BEGIN MATERIAL FOR THIS EXERCISE

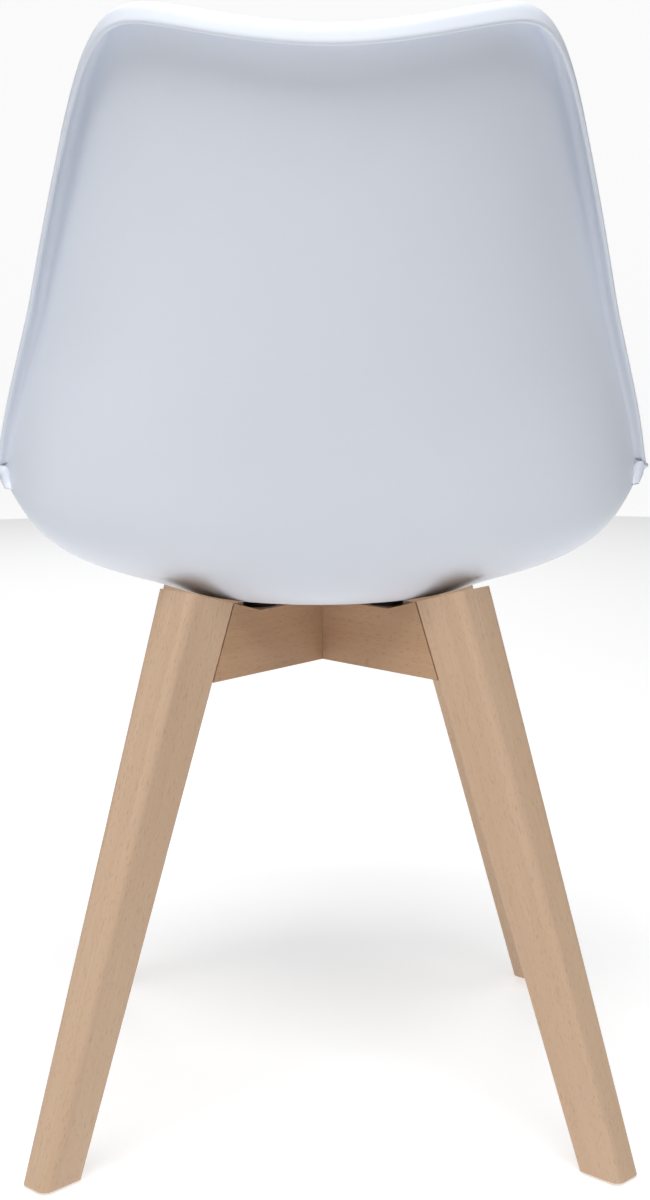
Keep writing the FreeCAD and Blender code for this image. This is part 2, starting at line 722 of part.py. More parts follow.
def cross_rail(label, turn, notch_from_top):
    """Rail between two opposite legs: a bevelled bar, half lapped, drilled and counterbored."""
    body = doc.addObject("PartDesign::Body", label)
    side = sketch_on(body, "side", "XZ_Plane")
    shoulder = "(%s - Sizes.joint_gap)" % inner_at(RAIL_BOTTOM)
    crest = "(%s - Sizes.joint_gap)" % inner_at("(%s + Sizes.crest_lift)" % RAIL_TOP)
    right = [(shoulder, RAIL_BOTTOM), (crest, slope_at(crest)), (RAIL_FLAT, RAIL_TOP)]
    left = [("-" + x, z) for x, z in reversed(right)]
    polygon(side, right + left)
    bar = body.newObject("PartDesign::Pad", "bar")
    bar.Profile = side
    bar.setExpression("Length", "Sizes.rail_thick")
    bar.Midplane = True
    doc.recompute()
    half = "(Sizes.rail_thick / 2 + Sizes.joint_gap)"
    sign = "-" if notch_from_top else "+"
    lap_level = "(%s + %s) / 2 %s Sizes.joint_gap / 2" % (RAIL_BOTTOM, RAIL_TOP, sign)
    lap = sketch_on(body, "lap", "XY_Plane", lap_level)
    rectangle(lap, "-" + half, half, "(Sizes.rail_thick)")
    pocket(body, "half_lap", lap, "(Sizes.rail_thick * 2)", backwards=notch_from_top)
    bolts = sketch_on(body, "bolt_places", "XY_Plane", RAIL_TOP)
    circles(bolts, [("-" + MOUNT, "0"), (MOUNT, "0"), ("0", "0")], HOLE)
    pocket(body, "bolt_holes", bolts, "(%s)" % RAIL_TOP)
    bore_places = [("-" + MOUNT, "0"), (MOUNT, "0")]
    if notch_from_top:
        bore_places.append(("0", "0"))
    bores = sketch_on(body, "bore_places", "XY_Plane", BORE_ROOF)
    circles(bores, bore_places, COUNTERBORE)
    pocket(body, "counterbores", bores, "(Sizes.counterbore_depth * 2)")
    if not notch_from_top:
        crown_floor = "(%s - Sizes.counterbore_depth)" % RAIL_TOP
        crown = sketch_on(body, "crown_place", "XY_Plane", crown_floor)
        circles(crown, [("0", "0")], COUNTERBORE)
        pocket(body, "crown_bore", crown, "(Sizes.counterbore_depth * 2)", backwards=True)
    for k, way in enumerate(("-", "")):
        depth = "%s(%s - %s)" % (way, JOINT_RADIUS, DOWEL_REACH)
        ends = sketch_on(body, "dowels_%d" % k, "YZ_Plane", depth)
        circles(ends, [("0", DOWEL_LOW), ("0", DOWEL_HIGH)], DOWEL_HOLE)
        pocket(body, "dowel_holes_%d" % k, ends, "(Sizes.dowel_length * 2)", backwards=(way == ""))
    body.Label = label
    body.Placement = placed(turn)
    return body


def bolt(name, bottom, top, head_below, out="0", turn=0.0):
    """Bolt with a round head and a hexagon socket; the head sits below or above the shank."""
    radius = "Sizes.bolt_diameter / 2"
    shank = cylinder(name + "_shank", radius, "%s - %s" % (top, bottom), bottom, out, turn)
    head_bottom = "%s - Sizes.bolt_head_height" % bottom if head_below else top
    head = cylinder(name + "_head", "Sizes.bolt_head_diameter / 2", "Sizes.bolt_head_height",
                    head_bottom, out, turn)
    low_end = "%s - Sizes.socket_depth" % head_bottom
    high_end = "%s + Sizes.bolt_head_height - Sizes.socket_depth" % head_bottom
    socket = hexagon(name + "_socket", "Sizes.socket_radius", "Sizes.socket_depth * 2",
                     low_end if head_below else high_end, out, turn)
    return cut(name, fuse(name, [shank, head]), [socket])


def ring(name, outer, inner, height, bottom, out="0", turn=0.0):
    """Flat ring: a washer or a spacer."""
    disc = cylinder(name + "_disc", outer, height, bottom, out, turn)
    eye = cylinder(name + "_eye", inner, "%s * 3" % height, "%s - %s" % (bottom, height), out, turn)
    return cut(name, disc, [eye])


# ------------------------------------------------------------------------------ assembly
def shell_object():
    """Shell with its four bosses, and holes for the inserts and the pad's screws."""
    skin = doc.addObject("Part::Feature", "shell_skin")
    skin.Shape = seat_shell_shape()
    bosses, holes = [], []
    hole_low = "%s - Sizes.wall" % BOSS_LOW
    for corner, turn in DIAGONALS.items():
        bosses.append(cylinder("boss_" + corner, "Sizes.boss_diameter / 2",
                               "Sizes.boss_drop + Sizes.boss_sink", BOSS_LOW, MOUNT, turn))
        holes.append(cylinder("insert_hole_" + corner, INSERT_HOLE, "Sizes.boss_diameter",
                              hole_low, MOUNT, turn))
        holes.append(cylinder("pad_screw_hole_" + corner, PAD_SCREW_HOLE, "Sizes.wall * 4",
                              hole_low, "(Sizes.pad_screw_radius)", turn + BETWEEN_LEGS))
    return named(cut("shell", fuse("shell", [skin] + bosses), holes), "seat_shell")


def pad_objects():
    """Board, foam and cover of the padded seat, and the screws that hold the board."""
    board = doc.addObject("Part::Feature", "board_blank")
    board.Shape = pad_layer_shape(lambda p, q: BOARD_LOW, lambda p, q: BOARD_HIGH)
    pilot_holes, screws = [], []
    out, head_top = "(Sizes.pad_screw_radius)", "(Sizes.base_height)"
    reach = "(Sizes.wall + Sizes.pad_gap + Sizes.board_thick)"
    for corner, turn in DIAGONALS.items():
        name, side = "pad_screw_" + corner, turn + BETWEEN_LEGS
        pilot_holes.append(cylinder(name + "_pilot", PAD_SCREW_HOLE, reach + " * 2", head_top,
                                    out, side))
        shank = cylinder(name + "_shank", "Sizes.pad_screw_diameter / 2",
                         reach + " + Sizes.pad_screw_head_height / 2",
                         head_top + " - Sizes.pad_screw_head_height / 2", out, side)
        head = cylinder(name + "_head", "Sizes.pad_screw_head / 2", "Sizes.pad_screw_head_height",
                        head_top + " - Sizes.pad_screw_head_height", out, side)
        screws.append(fuse(name, [shank, head]))
    named(cut("board", board, pilot_holes), "seat_pad_board")
    feature("seat_pad_foam", pad_layer_shape(lambda p, q: FOAM_LOW, foam_high))
    feature("seat_pad_cover", pad_layer_shape(cover_low, cover_high))
    group("seat_pad_screws", screws)


def frame_objects():
    """Legs, rails, dowels, and the bolt that holds the two rails together."""
    cross_rail("cross_rail_lower", DIAGONALS["rear_right"], True)
    cross_rail("cross_rail_upper", DIAGONALS["rear_left"], False)
    dowels = []
    start = "(%s - Sizes.dowel_length / 2)" % JOINT_RADIUS
    for corner, turn in DIAGONALS.items():
        leg(corner, turn)
        for level, height in (("low", DOWEL_LOW), ("high", DOWEL_HIGH)):
            dowel = doc.addObject("Part::Cylinder", "dowel_%s_%s" % (corner, level))
            dowel.setExpression("Radius", "Sizes.dowel_diameter / 2")
            dowel.setExpression("Height", "Sizes.dowel_length")
            dowel.Placement = Placement(Vector(), Rotation(Vector(0, 0, 1), turn)
                                        * Rotation(Vector(0, 1, 0), 90.0))
            stand_at(dowel, start, turn, height)
            dowels.append(dowel)
    group("leg_dowels", dowels)
    upper_seat = "(%s - Sizes.counterbore_depth)" % RAIL_TOP
    under_head = "(%s + Sizes.washer_thick)" % upper_seat
    nut_low = "(%s - Sizes.nut_height)" % HEAD_TOP
    named(bolt("cross_bolt", nut_low, under_head, False), "cross_bolt")
    washers = [ring("cross_washer_%d" % k, "Sizes.washer_diameter / 2", HOLE,
                    "Sizes.washer_thick", level) for k, level in enumerate((upper_seat, HEAD_TOP))]
    group("cross_washers", washers)
    nut = hexagon("cross_nut_blank", "Sizes.bolt_head_diameter / 2", "Sizes.nut_height", nut_low)
    thread = cylinder("cross_nut_thread", "Sizes.bolt_diameter / 2 + Sizes.close_clearance",
                      "Sizes.nut_height * 3", "%s - Sizes.nut_height" % nut_low)
    named(cut("cross_nut", nut, [thread]), "cross_nut")


def mounting_objects():
    """Spacers, inserts, bolts and washers between the frame and the shell."""
    bolts, washers, inserts = [], [], []
    shank_top = "(%s + Sizes.insert_height)" % BOSS_LOW
    for corner, turn in DIAGONALS.items():
        spacer = ring("spacer_%s_ring" % corner, "Sizes.spacer_diameter / 2", HOLE,
                      "Sizes.spacer_thick", RAIL_TOP, MOUNT, turn)
        named(spacer, "spacer_" + corner)
        inserts.append(ring("insert_" + corner, "Sizes.insert_diameter / 2",
                            "(Sizes.bolt_diameter / 2 + Sizes.close_clearance)",
                            "Sizes.insert_height", BOSS_LOW, MOUNT, turn))
        bolts.append(bolt("shell_bolt_" + corner, HEAD_TOP, shank_top, True, MOUNT, turn))
        washers.append(ring("shell_washer_" + corner, "Sizes.washer_diameter / 2", HOLE,
                            "Sizes.washer_thick", HEAD_TOP, MOUNT, turn))
    group("shell_inserts", inserts)
    group("shell_bolts", bolts)
    group("shell_washers", washers)


def glide_objects():
    """Glides under the feet and the nails that hold them."""
    nails = []
    for corner, turn in DIAGONALS.items():
        glide = ring("glide_%s_ring" % corner, "Sizes.glide_diameter / 2",
                     "(Sizes.nail_diameter / 2 + Sizes.close_clearance)", "Sizes.glide_thick",
                     "0", FOOT_MIDDLE, turn)
        named(glide, "foot_glide_" + corner)
        nails.append(cylinder("nail_" + corner, "Sizes.nail_diameter / 2",
                              "Sizes.nail_length - Sizes.nail_recess", "Sizes.nail_recess",
                              FOOT_MIDDLE, turn))
    group("glide_nails", nails)


NODES = ["seat_shell", "seat_pad_board", "seat_pad_foam", "seat_pad_cover", "seat_pad_screws",
         "cross_rail_lower", "cross_rail_upper", "leg_dowels", "cross_bolt", "cross_washers",
         "cross_nut", "shell_inserts", "shell_bolts", "shell_washers", "glide_nails"]
for quarter in DIAGONALS:
    NODES += ["leg_" + quarter, "spacer_" + quarter, "foot_glide_" + quarter]

shell_object()
pad_objects()
frame_objects()
mounting_objects()
glide_objects()
doc.recompute()

for made in doc.Objects:
    if "Invalid" in made.State or "Error" in made.State:
        raise ValueError("%s failed: %s" % (made.Label, made.State))
for label in NODES:
    made = doc.getObjectsByLabel(label)[0]
    if made.Shape.isNull() or not made.Shape.isValid():
        raise ValueError("%s has no valid shape" % label)
    made.Shape.exportStep("parts/%s.step" % label)
    print("%-22s %2d solids %10.0f mm3" % (label, len(made.Shape.Solids), made.Shape.Volume))
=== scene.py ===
"""Looks of the dining chair: satin shell with a turned rim, padded seat, oiled beech frame.

Lengths are in metres, in the frame's own axes: the chair faces -Y and stands on z = 0.
"""

import math

import bpy
import numpy as np
from mathutils import Matrix, Vector


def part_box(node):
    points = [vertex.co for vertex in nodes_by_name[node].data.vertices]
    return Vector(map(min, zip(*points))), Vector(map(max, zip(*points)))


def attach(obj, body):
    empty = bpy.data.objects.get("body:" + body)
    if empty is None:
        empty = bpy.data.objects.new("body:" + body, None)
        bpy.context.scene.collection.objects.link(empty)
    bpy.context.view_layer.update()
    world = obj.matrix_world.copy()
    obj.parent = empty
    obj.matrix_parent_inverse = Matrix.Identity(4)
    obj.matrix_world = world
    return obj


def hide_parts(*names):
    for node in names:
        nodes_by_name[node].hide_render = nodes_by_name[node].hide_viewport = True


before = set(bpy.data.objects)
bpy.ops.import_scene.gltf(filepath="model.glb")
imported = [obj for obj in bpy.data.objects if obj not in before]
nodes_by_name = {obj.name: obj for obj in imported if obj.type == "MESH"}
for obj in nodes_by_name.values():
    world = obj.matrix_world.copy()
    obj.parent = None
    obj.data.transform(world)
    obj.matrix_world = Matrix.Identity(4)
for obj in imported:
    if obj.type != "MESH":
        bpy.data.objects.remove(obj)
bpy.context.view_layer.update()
MM = 0.001


# ------------------------------------------------------------------------- plain helpers
def ease(ratio):
    """Smooth step with level ends: r squared times (3 - 2 r), r held between 0 and 1."""
    ratio = np.clip(ratio, 0.0, 1.0)
    return ratio * ratio * (3.0 - 2.0 * ratio)


def end_slope(near, far, near_rise, far_rise):
    """Slope at the end of a monotone curve, from its two nearest spans.

    It is the three-point slope, set to nought or to three times the nearest rise where it
    would overshoot.
    """
    slope = ((2.0 * near + far) * near_rise - near * far_rise) / (near + far)
    if slope * near_rise <= 0.0:
        return 0.0
    if near_rise * far_rise <= 0.0 and abs(slope) > 3.0 * abs(near_rise):
        return 3.0 * near_rise
    return slope


def smooth_through(stations, values):
    """Array function of position: the monotone cubic through the values at the stations.

    A station's slope is the weighted harmonic mean of the rises beside it, or nought where
    the curve turns.
    """
    stations = np.asarray(stations, float)
    values = np.asarray(values, float)
    spans = np.diff(stations)
    rises = np.diff(values) / spans
    slopes = [end_slope(spans[0], spans[1], rises[0], rises[1])]
    for k in range(1, len(spans)):
        before = 2.0 * spans[k] + spans[k - 1]
        after = spans[k] + 2.0 * spans[k - 1]
        if rises[k - 1] * rises[k] <= 0.0:
            slopes.append(0.0)
        else:
            slopes.append((before + after) / (before / rises[k - 1] + after / rises[k]))
    slopes.append(end_slope(spans[-1], spans[-2], rises[-1], rises[-2]))
    slopes = np.asarray(slopes)

    def at(position):
        """Value at a position, held at the first and last stations."""
        position = np.clip(position, stations[0], stations[-1])
        k = np.clip(np.searchsorted(stations, position, side="right") - 1, 0, len(spans) - 1)
        t = (position - stations[k]) / spans[k]
        lead = t * (1.0 - t) ** 2 * slopes[k] * spans[k]
        trail = t * t * (1.0 - t) * slopes[k + 1] * spans[k]
        return values[k] + (values[k + 1] - values[k]) * ease(t) + lead - trail

    return at


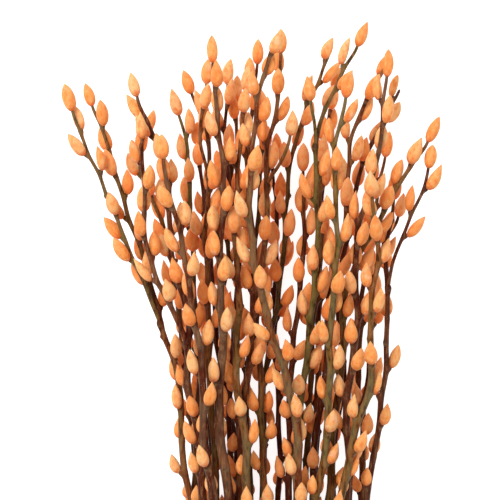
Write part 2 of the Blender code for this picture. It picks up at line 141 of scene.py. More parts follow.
# How near the stems lie to each other, edge to edge: tight in the band, wide where catkins grow
SPACING_AT = ((40, 0.22), (120, 2.6), (316, 7.6), (479, 8.4), (640, 8.4))
STATION_STEP = 12.5
STATIONS = np.arange(-90, 660, STATION_STEP)
STARTS_TO_SPREAD_Y = 85
WAVE_SIZE = (0.5, 1.6)
WAVE_LENGTH = (75, 170)
WAVES_GROW_OVER = 110
PACK_STEPS = 900
PACK_PULL = 0.02
PACK_WIDTH = 0.2
PACK_HEIGHT = 26
LOWEST_ROW = 0.11
BEND_STEPS = 320
ACROSS_YIELD = 0.45
SMOOTHING = 0.42
HOLD = 0.012

# Catkins stand alternately, each two fifths of a turn on from the last
NODE_STEP = (13.8, 17.4)
NODE_STEP_LOW = 1.4  # how many times as far apart they are at the lowest level
LOWEST_CATKIN_Y = (185, 235)
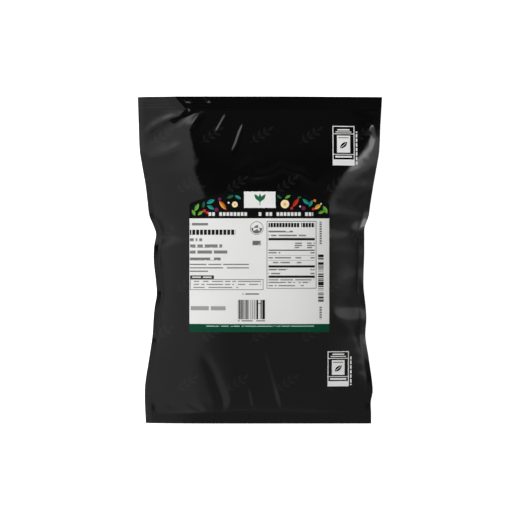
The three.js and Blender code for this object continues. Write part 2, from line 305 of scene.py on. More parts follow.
def seam_height(x, y):
    """Height of the middle of the seal, carried on across the pouch between the side seals."""
    left, right = side_lines(y)
    outside = np.maximum(np.maximum(x - right, left - x), 0)
    tilt = np.where(x < 0, reach_at(LEFT_TILT, y), reach_at(RIGHT_TILT, y))
    z = SEAM_HEIGHT_WAIST + (SEAM_HEIGHT_END - SEAM_HEIGHT_WAIST) * (y / HALF_HEIGHT) ** 2 - tilt * outside
    z = z - flap_drop(x, y)
    z = z - TOP_DROOP * np.maximum(y - TOP_LINE, 0)
    z = z - BOTTOM_DROOP * np.maximum(BOTTOM_LINE + DROOP_START - y, 0)
    z = z + crease_height(SEAL_CREASES, x, y) * smooth_step(y, *SEAL_CREASE_FADE)
    for side, middle, lift, length, reach in PUCKERS:
        inwards = right - x if side > 0 else x - left
        z = z + lift * bell(y - middle, length) * bell(np.maximum(inwards, 0), reach)
    for inwards, seed in ((x - left, LEFT_SEED), (right - x, RIGHT_SEED)):
        ripple = SEAL_RIPPLE["height"] * swell(y, 0 * y, SEAL_RIPPLE["pitch"], seed)
        ripple = ripple * bell(np.maximum(inwards, 0), GATHERS["depth"])
        z = z + ripple * smooth_step(HALF_HEIGHT - np.abs(y), 0, RIPPLE_FADE)
    return z


def rib_height(y):
    """The ribs pressed across the top seal."""
    phase = np.maximum(y - TOP_LINE, 0) / RIB_PITCH
    return RIB_HEIGHT * 0.5 * (1 - np.cos(2 * np.pi * phase))


def bulge(web, x, y):
    """How far a web stands away from the seam."""
    left, right = side_lines(y)
    above = y > CROWN_Y
    line = np.where(above, TOP_LINE, BOTTOM_LINE)
    power = np.where(above, web["upwards"][0], web["downwards"][0])
    ease = np.where(above, web["upwards"][1], web["downwards"][1])
    along = np.minimum(np.abs((y - CROWN_Y) / (line - CROWN_Y)), 1)
    over = np.minimum(np.abs((2 * x - left - right) / (right - left)), 1)
    lengthwise = (1 - along ** power) ** ease
    crosswise = (1 - over ** web["across"][0]) ** web["across"][1]
    return web["rise"] * lengthwise * crosswise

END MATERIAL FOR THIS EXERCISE

# SET PROBLEM
What is wanted is an exact copy of the lines from the line containing "for made in" to the line containing "from mathutils import Matrix, Vector", both lines included, and of no other line.

# REPLY TO THE EXERCISE
for made in doc.Objects:
    if "Invalid" in made.State or "Error" in made.State:
        raise ValueError("%s failed: %s" % (made.Label, made.State))
for label in NODES:
    made = doc.getObjectsByLabel(label)[0]
    if made.Shape.isNull() or not made.Shape.isValid():
        raise ValueError("%s has no valid shape" % label)
    made.Shape.exportStep("parts/%s.step" % label)
    print("%-22s %2d solids %10.0f mm3" % (label, len(made.Shape.Solids), made.Shape.Volume))
=== scene.py ===
"""Looks of the dining chair: satin shell with a turned rim, padded seat, oiled beech frame.

Lengths are in metres, in the frame's own axes: the chair faces -Y and stands on z = 0.
"""

import math

import bpy
import numpy as np
from mathutils import Matrix, Vector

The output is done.